Song of the Day 1/24: Smith, “Baby It’s You”

Filed in Arts and Entertainment by on January 24, 2022

“Baby It’s You” was released as a single by first-ballot Hall of Fame groups the Shirelles and the Beatles. But the band who scored the biggest hit with the Burt Bacharach composition (with lyrics by Mack David, Hal’s older brother) was a now-forgotten group called Smith.

The band was playing in a Los Angeles bar when Del Shannon of “Runaway” fame heard them and got involved as a manager/producer. The group had three singers, but its obvious star was soprano belter Gayle McCormick. Shannon worked up a new arrangement of the song, reinventing it as a slow-burning blue-eyed soul number that showcased McCormick’s range and passionate delivery.
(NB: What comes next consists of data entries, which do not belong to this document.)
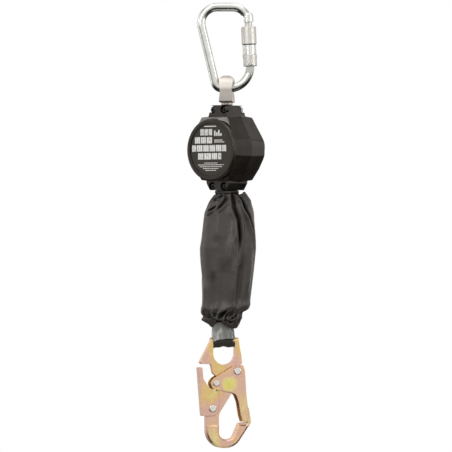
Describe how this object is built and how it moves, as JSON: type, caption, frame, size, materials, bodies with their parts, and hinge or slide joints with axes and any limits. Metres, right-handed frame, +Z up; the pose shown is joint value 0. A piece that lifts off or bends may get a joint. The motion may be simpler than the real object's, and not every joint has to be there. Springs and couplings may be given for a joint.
{
  "type": "self retracting lifeline",
  "caption": "Personal self retracting lifeline with a twist lock carabiner, swivel, black housing, energy absorber in a fabric cover and a locking snap hook.",
  "frame": {"origin": "where the carabiner's top bow bears on its anchor, hanging in use", "axes": "+Z up along the hanging line, +X towards the carabiner's gate, carabiner in the XZ plane"},
  "size_m": [0.0931, 0.0913, 0.5338],
  "materials": {
    "zinc_steel": "bright zinc plated",
    "satin_steel": "satin zinc plated",
    "nickel_steel": "nickel plated forging",
    "plain_steel": "plain",
    "spring_steel": "oiled",
    "bush_bronze": "plain bearing bronze",
    "black_nylon": "moulded glossy black",
    "cover_nylon": "moulded semi gloss black",
    "label_film": "printed black film",
    "drum_nylon": "moulded matte",
    "black_screws": "glossy black",
    "webbing": "woven black polyester",
    "absorber_web": "folded tear webbing",
    "cover_fabric": "woven black nylon with a slight sheen",
    "stop_rubber": "moulded",
    "clear_sleeve": "clear heat shrink",
    "yellow_zinc": "yellow zinc dichromate",
    "rivet_steel": "bright"
  },
  "bodies": {
    "carabiner": {"carabiner_body": "zinc_steel", "carabiner_rivet": "zinc_steel"},
    "gate_unit": {"carabiner_gate": "satin_steel", "gate_ring": "zinc_steel", "sleeve_spring": "spring_steel", "gate_spring": "spring_steel"},
    "sleeve": {"twist_sleeve": "satin_steel"},
    "swivel": {"swivel_eye": "nickel_steel", "collar_bush": "nickel_steel", "swivel_washer": "plain_steel", "swivel_nut": "plain_steel"},
    "housing": {"front_shell": "black_nylon", "rear_shell": "black_nylon", "front_cover": "cover_nylon", "label_disc": "label_film", "rear_cover": "black_nylon", "shell_screws": "black_screws", "shell_nuts": "plain_steel", "load_bracket": "plain_steel", "axle_bushes": "bush_bronze", "spring_cup": "drum_nylon", "retraction_spring": "spring_steel", "ratchet_ring": "plain_steel", "web_guide": "plain_steel", "web_nozzle": "black_nylon", "web_run": "webbing"},
    "drum": {"drum_axle": "plain_steel", "web_drum": "drum_nylon", "drum_flanges": "plain_steel", "web_coil": "webbing", "axle_clips": "plain_steel", "pawl_carrier": "plain_steel", "pawl_pins": "plain_steel", "spring_arbor": "bush_bronze"},
    "first_pawl": {"pawl_a": "plain_steel"},
    "second_pawl": {"pawl_b": "plain_steel"},
    "line": {"web_lead": "webbing", "line_stop": "stop_rubber", "energy_absorber": "absorber_web", "fabric_cover": "cover_fabric", "hem_elastics": "stop_rubber", "shrink_tube": "clear_sleeve", "web_loop": "webbing"},
    "hook": {"hook_body": "yellow_zinc", "hook_rivets": "rivet_steel"},
    "hook_gate_unit": {"hook_gate": "yellow_zinc", "gate_lock_pin": "rivet_steel", "hook_gate_spring": "spring_steel"},
    "lever_unit": {"lock_lever": "yellow_zinc", "lever_spring": "spring_steel"}
  },
  "joints": [
    {"name": "carabiner_gate_swing", "type": "hinge", "parent": "carabiner", "child": "gate_unit", "pos_m": [0.0278, 0, -0.0622], "axis": [0, -1, 0], "range_deg": [0, 26], "stiffness_Nm_per_rad": 0.1, "springref_deg": -34.38},
    {"name": "sleeve_twist", "type": "hinge", "parent": "gate_unit", "child": "sleeve", "pos_m": [0.0278, 0, -0.0622], "axis": [-0.0454, 0, 0.999], "range_deg": [0, 90], "stiffness_Nm_per_rad": 0.02, "springref_deg": -22.92},
    {"name": "swivel_swing", "type": "hinge", "parent": "carabiner", "child": "swivel", "pos_m": [0, 0, -0.0922], "axis": [1, 0, 0], "range_deg": [-75, 75]},
    {"name": "housing_turn", "type": "hinge", "parent": "swivel", "child": "housing", "pos_m": [0, 0, -0.115], "axis": [0, 0, 1], "continuous": true},
    {"name": "line_payout", "type": "slide", "parent": "housing", "child": "line", "axis": [0, 0, -1], "range_m": [0, 1.8], "stiffness_N_per_m": 9, "springref_m": -1.6, "deforming": ["web_lead"]},
    {"name": "drum_turn", "type": "hinge", "parent": "housing", "child": "drum", "pos_m": [0, 0, -0.1663], "axis": [0.6428, 0.766, 0], "range_deg": [-10, 5440]},
    {"name": "first_pawl_swing", "type": "hinge", "parent": "drum", "child": "first_pawl", "pos_m": [0.02294, 0.00712, -0.1663], "axis": [0.6428, 0.766, 0], "range_deg": [0, 10], "stiffness_Nm_per_rad": 0.004, "springref_deg": -17.19},
    {"name": "second_pawl_swing", "type": "hinge", "parent": "drum", "child": "second_pawl", "pos_m": [0.00303, 0.02383, -0.1663], "axis": [0.6428, 0.766, 0], "range_deg": [0, 10], "stiffness_Nm_per_rad": 0.004, "springref_deg": -17.19},
    {"name": "hook_swing", "type": "hinge", "parent": "line", "child": "hook", "pos_m": [-0.0043, 0, -0.395], "axis": [0.9613, 0.2756, 0], "range_deg": [-50, 50]},
    {"name": "hook_gate_swing", "type": "hinge", "parent": "hook", "child": "hook_gate_unit", "pos_m": [0.0107, 0.0043, -0.4312], "axis": [-0.2756, 0.9613, 0], "range_deg": [0, 18], "stiffness_Nm_per_rad": 0.08, "springref_deg": -34.38},
    {"name": "lock_lever_press", "type": "hinge", "parent": "hook", "child": "lever_unit", "pos_m": [-0.01853, -0.00408, -0.4758], "axis": [-0.2756, 0.9613, 0], "range_deg": [0, 7], "stiffness_Nm_per_rad": 0.05, "springref_deg": -28.65}
  ],
  "couplings": [
    {"joint": "drum_turn", "follows": "line_payout", "rad_per_m": 52.6}
  ]
}
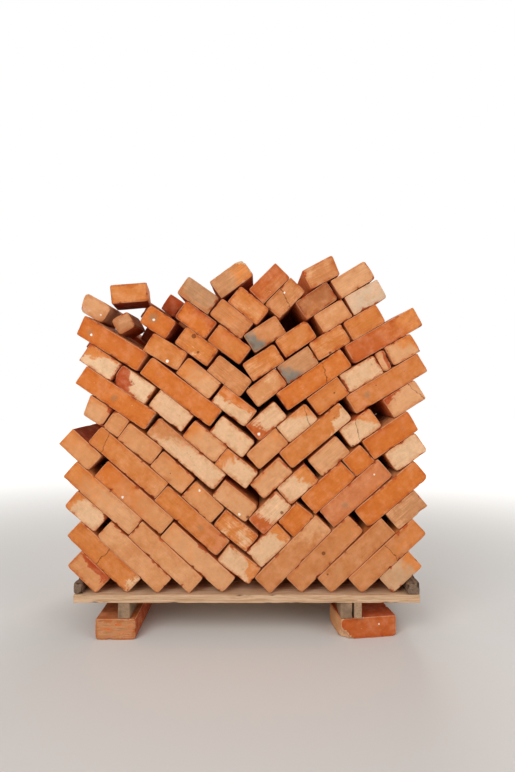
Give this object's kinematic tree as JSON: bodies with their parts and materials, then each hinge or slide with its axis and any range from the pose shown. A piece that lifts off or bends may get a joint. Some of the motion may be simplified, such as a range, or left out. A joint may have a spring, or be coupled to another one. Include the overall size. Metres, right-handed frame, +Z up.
{
  "type": "pallet of bricks",
  "caption": "Low timber pallet carrying solid clay bricks stacked in two mirrored sloping wings that interlock in a herringbone, standing on loose bricks.",
  "frame": {"origin": "middle of the footprint on the floor that the pallet stands on", "axes": "+X to the right along the pallet's long side, +Y from the front to the back, +Z up"},
  "size_m": [1.1074, 0.52, 1.1456],
  "materials": {
    "fired_clay": "matt fired clay, orange to cream, with dusty flashed faces and worn arrises",
    "sawn_wood": "rough sawn softwood, dry and dusty",
    "weathered_wood": "old split timber, grey-brown"
  },
  "bodies": {
    "root": {"deck_board_1": "sawn_wood", "deck_board_2": "sawn_wood", "deck_board_3": "sawn_wood", "deck_board_4": "sawn_wood", "deck_board_5": "sawn_wood", "left_course_01": "fired_clay", "left_course_02": "fired_clay", "left_course_03": "fired_clay", "left_course_04": "fired_clay", "left_course_05": "fired_clay", "left_course_06": "fired_clay", "left_course_07": "fired_clay", "left_course_08": "fired_clay", "left_course_09": "fired_clay", "left_course_10": "fired_clay", "left_course_11": "fired_clay", "left_course_12": "fired_clay", "left_course_13": "fired_clay", "left_course_14": "fired_clay", "left_course_15": "fired_clay", "left_runner": "sawn_wood", "left_stop_bar": "weathered_wood", "loose_leaning_bat": "fired_clay", "loose_level_brick": "fired_clay", "loose_tipped_bat": "fired_clay", "right_course_01": "fired_clay", "right_course_02": "fired_clay", "right_course_03": "fired_clay", "right_course_04": "fired_clay", "right_course_05": "fired_clay", "right_course_06": "fired_clay", "right_course_07": "fired_clay", "right_course_08": "fired_clay", "right_course_09": "fired_clay", "right_course_10": "fired_clay", "right_course_11": "fired_clay", "right_course_12": "fired_clay", "right_course_13": "fired_clay", "right_course_14": "fired_clay", "right_course_15": "fired_clay", "right_course_16": "fired_clay", "right_runner": "sawn_wood", "right_stop_bar": "weathered_wood", "split_runner": "sawn_wood", "support_back_left": "fired_clay", "support_back_right": "fired_clay", "support_bat": "fired_clay", "support_front_left": "fired_clay"}
  },
  "joints": []
}
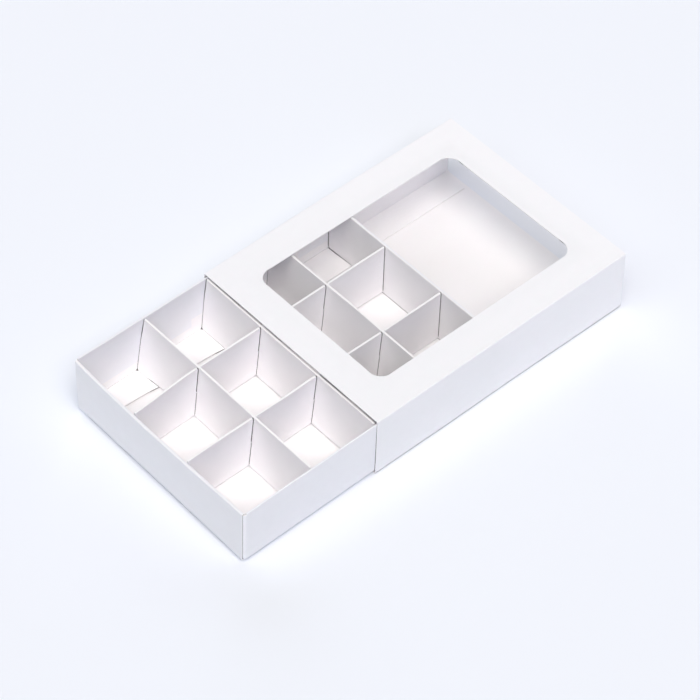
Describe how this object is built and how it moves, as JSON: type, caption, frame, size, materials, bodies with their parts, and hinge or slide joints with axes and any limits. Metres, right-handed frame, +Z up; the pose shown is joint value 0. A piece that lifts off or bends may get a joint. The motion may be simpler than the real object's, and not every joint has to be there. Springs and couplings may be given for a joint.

The record reached No. 5 on the hot 100 in 1969 — the Shirelles peaked at No. 8 — and propelled the band’s debut album into the Top 20.

Smith broke up after a hitless second LP. The record company tried to market McCormick on her own, but after a a brief solo career she left the industry in the mid-’70s and returned to her native St. Louis. She died of cancer in 2016. The clip is from the short-lived “Leslie Uggams Show,” which CBS rushed into production when it cancelled the Smothers Brothers over their left-wing leanings.

The original, released in late 1961, was one of six Shirelles singles to make the Top 10.

The Beatles started playing the tune in their live sets in 1962, and recorded it for their first album, “Please Please Me” the next year. A live version, recorded in 1963, was released as a promotional single for “Live at the BBC” in 1995.